Consider, for instance, our hands. Human hands are capable of so much more than typing and swiping. Human finger sensitivity is astonishingly precise, capable of detecting wrinkles on a smooth surface with a wavelengths as small as 10nm, features so small they are invisible to the eye. Hands can both manipulate and communicate, have effect on the world and perceive its most minuscule features.
Enthusiasm around large language models (LLMs) and text-to-image systems, however, has made it easy to forget about the impressive facility of our hands and the astonishing capabilities of our vision systems, leading instead to proclamations about the pending death of the graphical user interface as an input system. Instead of veering towards a future where computers make greater use of our bodies’ expressiveness, LLMs compel us to diverge further from such a course. Why manipulate anything on a computer with gesture or point and click when you can type or speak? Just tell the AI what you want, with natural language.
The shortcomings of this assertion should be obvious: not everything can nor should be expressed through spoken or written language. The future of computing cannot and will not be only talking to computers. For all its ease-of-use and benefits, text-based interfaces—be they verbal or written—are a limited interaction modality, a narrow straw of expressive bandwidth. Sometimes it’s very hard to say what you want.
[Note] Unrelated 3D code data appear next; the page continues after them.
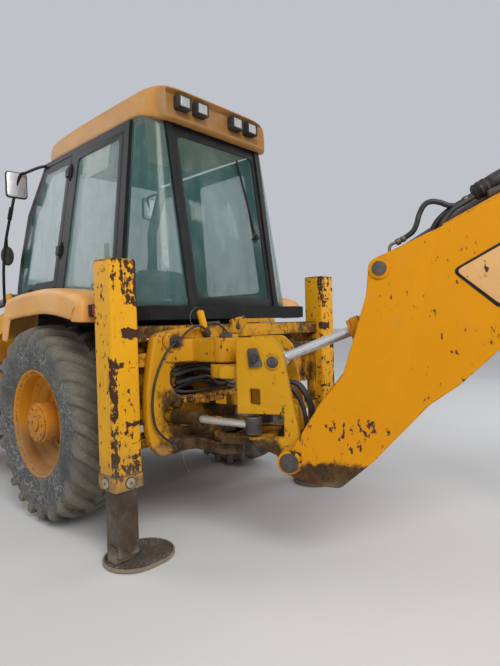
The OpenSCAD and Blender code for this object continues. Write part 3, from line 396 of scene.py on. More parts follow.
class Finish:
    """A procedural material: a Principled shader and the steps that feed it."""

    def __init__(self, name):
        self.material = bpy.data.materials.new(name)
        self.material.use_nodes = True
        self.tree = self.material.node_tree
        self.tree.nodes.clear()
        self.shader = self.tree.nodes.new("ShaderNodeBsdfPrincipled")
        self.output = self.tree.nodes.new("ShaderNodeOutputMaterial")
        self.tree.links.new(self.shader.outputs[0], self.output.inputs["Surface"])
        self.where = self.node("ShaderNodeTexCoord", out="Object")

    def node(self, kind, settings=None, sockets=None, out=0):
        """Any node: its settings first, then the values or links of its sockets."""
        made = self.tree.nodes.new(kind)
        for key, value in (settings or {}).items():
            setattr(made, key, value)
        for key, value in (sockets or {}).items():
            if isinstance(value, Value):
                self.tree.links.new(value.socket, made.inputs[key])
            else:
                made.inputs[key].default_value = value
        return Value(self, made.outputs[out])

    def mixed(self, share, low, high):
        """The low colour where the share is nought, the high one where it is one."""
        low, high = [c if isinstance(c, Value) else (*c, 1) for c in (low, high)]
        return self.node(
            "ShaderNodeMix", {"data_type": "RGBA"}, {0: share, 6: low, 7: high}, out=2
        )

    def stretched(self, stretch):
        """Object coordinates, closer together or further apart along each direction."""
        return self.node("ShaderNodeMapping", {}, {"Vector": self.where, "Scale": stretch})

    def noise(self, scale, detail=4.0, rough=0.5, stretch=None, out=0):
        """Fractal noise, its scale in waves a metre."""
        where = self.stretched(stretch) if stretch else self.where
        return self.node(
            "ShaderNodeTexNoise",
            {},
            {"Vector": where, "Scale": scale, "Detail": detail, "Roughness": rough},
            out=out,
        )

    def cells(self, scale, feature="F1", where=None, out=0):
        """Distance to the nearest of many scattered points, or to the border between their cells."""
        return self.node(
            "ShaderNodeTexVoronoi",
            {"feature": feature},
            {"Vector": where or self.where, "Scale": scale},
            out=out,
        )

    def along(self, axis):
        """One object coordinate in metres."""
        return self.node("ShaderNodeSeparateXYZ", {}, {0: self.where}, out="XYZ".index(axis))

    def facing(self, axis):
        """One part of the surface's own direction, from -1 to 1."""
        normal = self.node("ShaderNodeNewGeometry", out="Normal")
        return self.node("ShaderNodeSeparateXYZ", {}, {0: normal}, out="XYZ".index(axis))

    def within(self, centre, half, soft=0.0):
        """One inside a block given in the axle frame's millimetres, less round it, with a ragged outline."""
        inside = 1.0
        ragged = (self.noise(24, 5, 0.65) - 0.5) * 0.07
        for axis, middle, reach in zip("XYZ", to_row([centre])[0], half):
            offset = self.along(axis) - float(middle) + ragged
            far, near = reach * METRE * (1.15 + soft), reach * METRE * (0.95 - soft)
            inside = offset.maths("ABSOLUTE", offset).rise(far, near) * inside
        return inside

    def wear(self, radius):
        """One on edges and nought on flats: how far the normal of a rounded surface leaves the real one."""
        round_normal = self.node("ShaderNodeBevel", {"samples": 4}, {"Radius": radius})
        normal = self.node("ShaderNodeNewGeometry", out="Normal")
        same = self.node(
            "ShaderNodeVectorMath", {"operation": "DOT_PRODUCT"}, {0: round_normal, 1: normal}, out="Value"
        )
        return (1 - same).rise(0.01, 0.12)

    def finish(self, base, rough, bump=None, height=0.001, strength=0.6, metal=0.0, coat=0.0, **still):
        """Feeds the shader: what varies as links, what is the same all over as plain values."""
        feeds = {"Base Color": base, "Roughness": rough, "Metallic": metal, "Coat Weight": coat, **still}
        for key, value in feeds.items():
            if isinstance(value, Value):
                self.tree.links.new(value.socket, self.shader.inputs[key])
            elif key == "Base Color":
                self.shader.inputs[key].default_value = (*value, 1)
            else:
                self.shader.inputs[key].default_value = value
        if bump is not None:
            bumped = self.node(
                "ShaderNodeBump", {}, {"Height": bump, "Strength": strength, "Distance": height}
            )
            self.tree.links.new(bumped.socket, self.shader.inputs["Normal"])
        return self.material


# Finishes

RUST = (0.085, 0.032, 0.016)
BARE = (0.045, 0.032, 0.028)
DUST = (0.30, 0.24, 0.175)
MUD = (0.16, 0.105, 0.065)
RUST_RUN = (0.20, 0.075, 0.02)
SOOT = (0.016, 0.012, 0.010)
OLD_GREASE = (0.085, 0.046, 0.022)


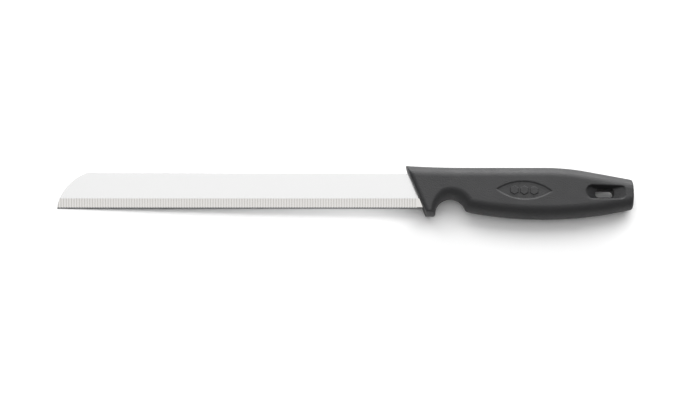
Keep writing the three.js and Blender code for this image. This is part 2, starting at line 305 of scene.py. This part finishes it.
def rounded_rectangle(along, across, length, height, corner):
    """Distance outside a rounded rectangle, negative inside."""
    a = np.abs(along) - length / 2 + corner
    b = np.abs(across) - height / 2 + corner
    outside = np.hypot(np.maximum(a, 0), np.maximum(b, 0))
    return outside + np.minimum(np.maximum(a, b), 0) - corner


def handle_body(x, y, height):
    """The handle without its recesses. Each edge rounds into the flat sides on its own ellipse."""
    front = (x - FRONT_X - FRONT_LEAN * (TOP_Y - y)) / math.hypot(1, FRONT_LEAN)
    from_notch = np.hypot(x - NOTCH_X, y - NOTCH_Y)
    at_guard = smoothstep((NOTCH_X - x) / from_notch, GUARD_SIDE, 1)
    notch_round = NOTCH_ROUND + (NOTCH_ROUND_AT_GUARD - NOTCH_ROUND) * at_guard
    bottom_round = GUARD_ROUND + (EDGE_ROUND - GUARD_ROUND) * smoothstep(x, GUARD_TO_X, BEHIND_NOTCH_X)
    edges = (
        1 - (top_line(x) - y) / EDGE_ROUND,
        1 - (y - bottom_line(x)) / bottom_round,
        1 - (from_notch - NOTCH_RADIUS) / notch_round,
        FRONT_SHARE * (1 - front / FRONT_ROUND),
    )
    inset = sum(np.maximum(edge, 0) ** CORNER_POWER for edge in edges) ** (1 / CORNER_POWER)
    half = half_thickness(x)
    rise = height / half
    reach = np.hypot(inset, rise)
    slope = np.hypot(inset / EDGE_ROUND, rise / half)
    gentlest = 1e-3
    body = (reach - 1) * reach / np.maximum(slope, gentlest)
    middle_y = (top_line(BUTT_X) + bottom_arc(BUTT_X)) / 2
    bow = BUTT_BOW * ((y - middle_y) / (top_line(BUTT_X) - middle_y)) ** 2
    body = soft_max(body, -front, FRONT_SOFTNESS)
    return soft_max(body, x + bow - BUTT_X, BUTT_SOFTNESS)


def hang_recess(x, y, height):
    """Both hang recesses, with a floor that ramps up at each end, and the slot through them."""
    along, across = tilted(x, y, HANG_TILT, HANG_X, HANG_Y)
    surface = half_thickness(HANG_X)
    below = surface - np.abs(height)
    corner = np.where(along < 0, HANG_FRONT_CORNER, HANG_BUTT_CORNER)
    outline = rounded_rectangle(along, across, HANG_LENGTH, HANG_HEIGHT, corner)
    wall = outline + HANG_WALL_LEAN * (below - HANG_BUTT_DEPTH)
    half = HANG_LENGTH / 2
    front_ramp = HANG_DEPTH * (along + half) / HANG_FRONT_SLOPE
    butt_ramp = HANG_BUTT_DEPTH + (HANG_DEPTH - HANG_BUTT_DEPTH) * (half - along) / HANG_BUTT_SLOPE
    floor = below - np.clip(np.minimum(front_ramp, butt_ramp), 0, HANG_DEPTH)
    recess = soft_max(wall, floor, HANG_FLOOR_SOFTNESS)
    along, across = tilted(x, y, HANG_TILT, SLOT_X, HANG_Y)
    slot = rounded_rectangle(along, across, SLOT_LENGTH, SLOT_HEIGHT, SLOT_CORNER)
    return recess, slot - SLOT_DRAFT * np.abs(height)


def lens(x, y):
    """Distance outside the panel's outline, where two arcs meet in a point at each end."""
    along, across = tilted(x, y, PANEL_TILT, PANEL_X, PANEL_Y)
    offset = math.sqrt(PANEL_RADIUS**2 - PANEL_LENGTH**2 / 4)
    upper = np.hypot(along, across + offset) - PANEL_RADIUS
    lower = np.hypot(along, across - offset) - PANEL_RADIUS
    return soft_max(upper, lower, PANEL_SOFTNESS)


def handle_field(x, y, z):
    """Negative inside the plastic, positive outside."""
    height = z - MIDDLE_Z
    body = handle_body(x, y, height)
    recess, slot = hang_recess(x, y, height)
    sunk = HALF_MIDDLE - PANEL_DEPTH - height
    panel = soft_max(lens(x, y) + PANEL_WALL_LEAN * (HALF_MIDDLE - height), sunk, PANEL_SOFTNESS)
    body = soft_max(body, -recess, HANG_RIM_SOFTNESS)
    body = soft_max(body, -slot, SLOT_SOFTNESS)
    return soft_max(body, -panel, PANEL_SOFTNESS)


def make_handle(material):
    """The moulding's outside, as a net laid on its surface and then evened out."""
    points, quads = grid_net(handle_field, handle_low, handle_high, HANDLE_GRID)
    points = settle(points, handle_field, rounds=4)
    for _ in range(3):
        points = relax(points, quads, share=0.5)
        points = settle(points, handle_field, rounds=2)
    return new_object("handle_moulding", points, quads, [material])


def add_motif(handle):
    """A row of closed honeycomb cells with sloping sides, raised on the floor of the lens-shaped panel."""
    floor_z = TOP_Z - PANEL_DEPTH
    turn = PANEL_TILT + math.pi / 2
    cells = []
    for i in range(CELL_COUNT):
        along = (i - (CELL_COUNT - 1) / 2) * CELL_PITCH
        x = PANEL_X + along * math.cos(PANEL_TILT)
        y = PANEL_Y + along * math.sin(PANEL_TILT)
        foot = polygon(x, y, CELL_RADIUS, HEXAGON, turn)
        top = polygon(x, y, CELL_RADIUS - CELL_SLOPE, HEXAGON, turn)
        cells.append(prism(foot, top, floor_z - CELL_ROOT, floor_z + CELL_HEIGHT))
    motif = new_object("cells", *together(cells), handle.data.materials, smooth=False)
    combine(handle, motif, "UNION")


def add_cavity(handle, blade):
    """Cuts room for the blade's heel and tang, and leaves plastic through the tang's holes."""
    room = new_object("blade_room", [], [])
    room.data = blade.data.copy()
    normals = [vertex.normal.copy() for vertex in room.data.vertices]
    for vertex, normal in zip(room.data.vertices, normals):
        vertex.co += normal * BLADE_GAP * MM
    combine(handle, room, "DIFFERENCE")


# ---- Blade ----


def spine_y(x):
    return EDGE_Y + BLADE_HEIGHT + TIP_WIDEN * (FRONT_X - x) / (FRONT_X - TIP_X)


def tip_circle():
    """Centre of the arc from the blade's tip to its spine."""
    tip = np.array([TIP_X, EDGE_Y])
    spine_start = np.array([TIP_X + TIP_RUN_BACK, spine_y(TIP_X + TIP_RUN_BACK)])
    chord = spine_start - tip
    inward = np.array([chord[1], -chord[0]]) / np.linalg.norm(chord)
    return tip + chord / 2 + inward * math.sqrt(TIP_RADIUS**2 - chord @ chord / 4)


TIP_CENTRE = tip_circle()


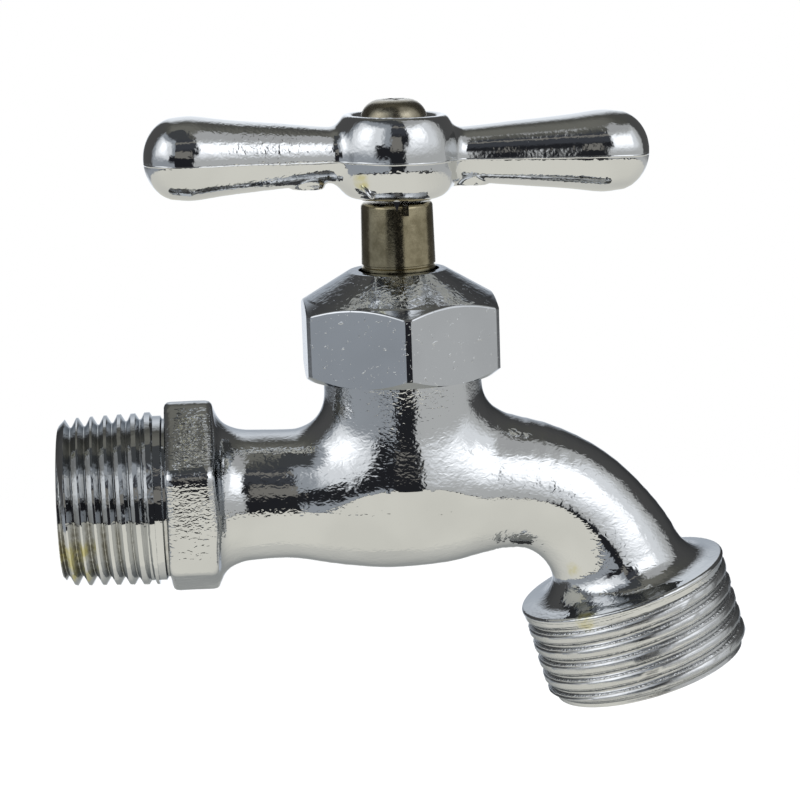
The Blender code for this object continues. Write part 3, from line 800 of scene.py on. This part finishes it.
def net(name, field, low, high, step, relax_rounds=3):
    """A closed mesh of quads over a field's surface."""
    low = np.array(low, float)
    counts = np.ceil((np.array(high) - low) / step).astype(int) + 1
    axes = [low[i] + step * np.arange(counts[i]) for i in range(3)]
    grid = np.stack(np.meshgrid(*axes, indexing="ij"), axis=-1)
    inside = (field(grid.reshape(-1, 3)) < 0).reshape(counts)
    cells = counts - 1
    total = sum(
        inside[i : i + cells[0], j : j + cells[1], k : k + cells[2]].astype(int)
        for i, j, k in itertools.product((0, 1), repeat=3)
    )
    active = (total > 0) & (total < 8)
    number = np.full(cells, -1)
    number[active] = np.arange(active.sum())
    points = low + step * (np.argwhere(active) + 0.5)
    quads = []
    for axis in range(3):
        across, up = np.eye(3, dtype=int)[(axis + 1) % 3], np.eye(3, dtype=int)[(axis + 2) % 3]
        changes = np.argwhere(np.diff(inside.astype(int), axis=axis) != 0)
        corners = [changes - across - up, changes - up, changes, changes - across]
        quad = np.stack([number[tuple(corner.T)] for corner in corners], axis=1)
        outwards = inside[tuple(changes.T)]
        quads.append(np.where(outwards[:, None], quad, quad[:, ::-1]))
    quads = np.concatenate(quads)
    points = project(field, points)
    ends = np.concatenate([quads[:, [i, (i + 1) % 4]] for i in range(4)])
    for _ in range(relax_rounds):
        sums = np.zeros_like(points)
        np.add.at(sums, ends[:, 0], points[ends[:, 1]])
        shares = np.bincount(ends[:, 0], minlength=len(points))[:, None]
        points = project(field, 0.5 * points + 0.5 * sums / shares, 1)
    points = project(field, points, 2)
    return mesh_object(name, points, quads.tolist())


def roughen(obj, amounts):
    """Moves each vertex along its normal by noise, as (size in mm, height in mm) pairs."""
    mesh = obj.data
    normals = [vertex.normal.copy() for vertex in mesh.vertices]
    for vertex, normal in zip(mesh.vertices, normals):
        shift = sum(height * noise.noise(vertex.co / (size * MM)) for size, height in amounts)
        vertex.co += normal * shift * MM


# ---- pieces

def along_inlet():
    return Matrix.Translation((-STEM_X, 0.0, 0.0)) @ rotated(90, "Y")


def along_outlet():
    end = Matrix.Translation((OUTLET_END[0], 0.0, OUTLET_END[1]))
    return end @ rotated(-OUTLET_TILT_DEG, "Y")


def pipe_thread_shape(height):
    """Crests are sharp at the end and cut flat towards the hex, where the roots rise."""
    share = min(max(height / PIPE_LENGTH, -0.2), 1.2)
    crest_share = 0.1 + 0.34 * max(share, 0.0) ** 1.5
    depth = (0.9 - crest_share) * PIPE_PITCH / FLANK
    return PIPE_CREST_R + PIPE_TAPER * height, depth, crest_share


def hose_thread_shape(height):
    return HOSE_CREST_R, HOSE_DEPTH, HOSE_CREST


def inlet_sleeve():
    place = along_inlet()
    threads = threaded("inlet_threads", 0.0, PIPE_LENGTH, PIPE_PITCH, pipe_thread_shape, place)
    envelope = turned("inlet_envelope", (
        (PIPE_CREST_R + ENVELOPE_PAST, PIPE_LENGTH),
        (PIPE_CREST_R + ENVELOPE_PAST, PIPE_CHAMFER + ENVELOPE_PAST),
        (PIPE_CREST_R - PIPE_CHAMFER, 0.0),
    ), ENVELOPE_STEPS, place)
    shoulder = turned("inlet_shoulder", (
        (PIPE_GROOVE_R, HEX_START + 1.0),
        (PIPE_GROOVE_R, HEX_START - PIPE_GROOVE[1]),
        (PIPE_SHOULDER_R, HEX_START - PIPE_GROOVE[0]),
        (PIPE_SHOULDER_R, PIPE_LENGTH - 1.0),
        (PIPE_SHOULDER_R - PIPE_RUNOUT, PIPE_LENGTH - 1.0 - PIPE_RUNOUT),
    ), SHOULDER_STEPS, place)
    boolean(threads, "INTERSECT", envelope)
    return boolean(threads, "UNION", shoulder)


def outlet_sleeve():
    place = along_outlet()
    threads = threaded("outlet_threads", 0.0, HOSE_LENGTH, HOSE_PITCH, hose_thread_shape, place)
    envelope = turned("outlet_envelope", (
        (HOSE_CREST_R + ENVELOPE_PAST, HOSE_LENGTH + 0.9),
        (HOSE_CREST_R + ENVELOPE_PAST, HOSE_LIP + HOSE_CHAMFER + ENVELOPE_PAST),
        (HOSE_CREST_R - HOSE_CHAMFER, HOSE_LIP),
        (HOSE_CREST_R - HOSE_CHAMFER, 0.0),
    ), ENVELOPE_STEPS, place)
    return boolean(threads, "INTERSECT", envelope)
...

From word processing to photo and video editing to drawing to 3D modeling—most creative work that happens on computers involves manipulation. It’s easier and more natural to trim a video by manipulating a slider on a track than by typing or speaking “trim the second clip on the timeline by 3.4 seconds.” It’s quicker to select a portion of a photo for editing by tapping it with your finger or circling it with a lasso than by telling the computer “please select the left eyebrow of the third woman to the right.”1
With direct manipulation we bypass the language centers of our brains and act without thinking, relying instead on muscular gestalts2, allowing us to enter flow state.
The exciting thing about a world where computers “understand” natural language isn’t that text-based interfaces will supplant the GUI. What’s exciting instead is how they will augment the GUI. The most compelling demos of AI-powered text-based interfaces, especially in creative contexts, always revolve around how they are paired with traditional input modalities. Sketch to image. Inpainting and style transfer from reference images. Photoshop’s generative fill. All of these still require the graphical user interface as an input system.
The future of user interfaces isn’t just chat; it’s multimodal.